What happens if you split the 4 metrics into their own visualisation, with the sub-buckets?


(Alejandro Kapit) #7

I disabled 3 of the 4 metrics this visualisation has, and it's still eating the whole heap.
IMO this is a kinda normal visualisation, it doesn't look like too much either.

Maybe something with the buckets can be wrong? It's too strange


(Christian Dahlqvist) #8

What sizes have you configured for your aggregations? Can you expand the view?


(Alejandro Kapit) #9

We had 50000 on size in the 4 buckets.
Is that too much?

I actually tried reducing it to 5, but it looks like however elasticsearch gc cannot finish cleaning the objects.

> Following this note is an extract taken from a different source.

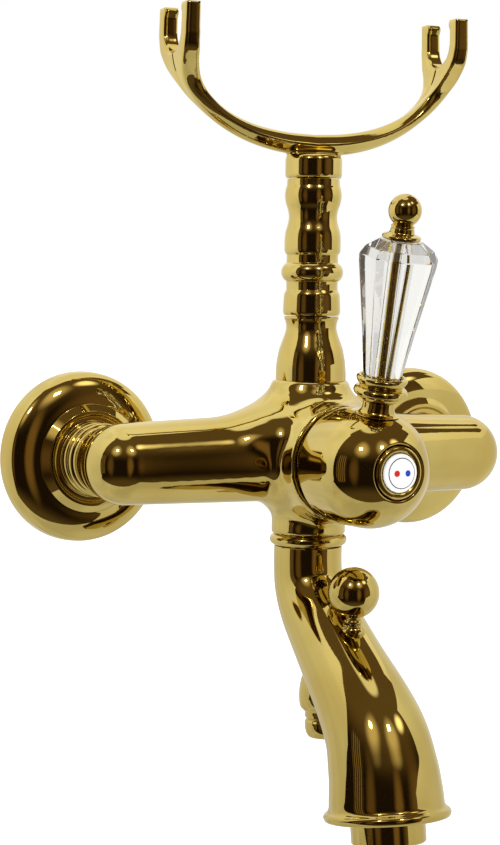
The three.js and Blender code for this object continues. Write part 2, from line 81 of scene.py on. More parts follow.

[vzbqXTQ] [gc][old][1026][43] duration [18.4s], collections [2]/[18.4s], total [18.4s]/[5.9m], memory [3.9gb]->[3.9gb]/[3.9gb], all_pools {[young] [266.2mb]->[266.2mb]/[266.2mb]}{[survivor] [27.3mb]->[28.8mb]/[33.2mb]}{[old] [3.6gb]->[3.6gb]/[3.6gb]}

It's kinda cannot clean the olds properly...


(Christian Dahlqvist) #10

That will generate 50000^4 buckets, which is quite a lot. What is the cardinality of those fields?


(Alejandro Kapit) #11

What is that mean?
Btw here some details on the buckets:

image


(Alejandro Kapit) #12

Btw I just disabled the aggregations to test, and without them it's also killing the heap, and it doesn't revive...


(Christian Dahlqvist) #13

Set the size to 10 or 100 instead of 50000 and see if that makes a difference.


(Alejandro Kapit) #14

Deduced it to 50 and it also collapses

ClusterStatsCollector] [vzbqXTQ] collector [cluster_stats] timed out when collecting data

(Alejandro Kapit) #15

How can I be sure the problem is in the visualisation and not something else?
I mean, It looks to me that GC is not being able to clean old objects, I'm pretty much confused here.
I appreciate any help


(Alejandro Kapit) #16

Should we use the composite aggregation instead? I don't really undestand the difference yet.

Anyways I'm a bit afraid of this situation on which elastic gc cannot just kill the oldies and recover, it demands a restart.

There is any better way of taking care of this?


(system) #18

This topic was automatically closed 28 days after the last reply. New replies are no longer allowed.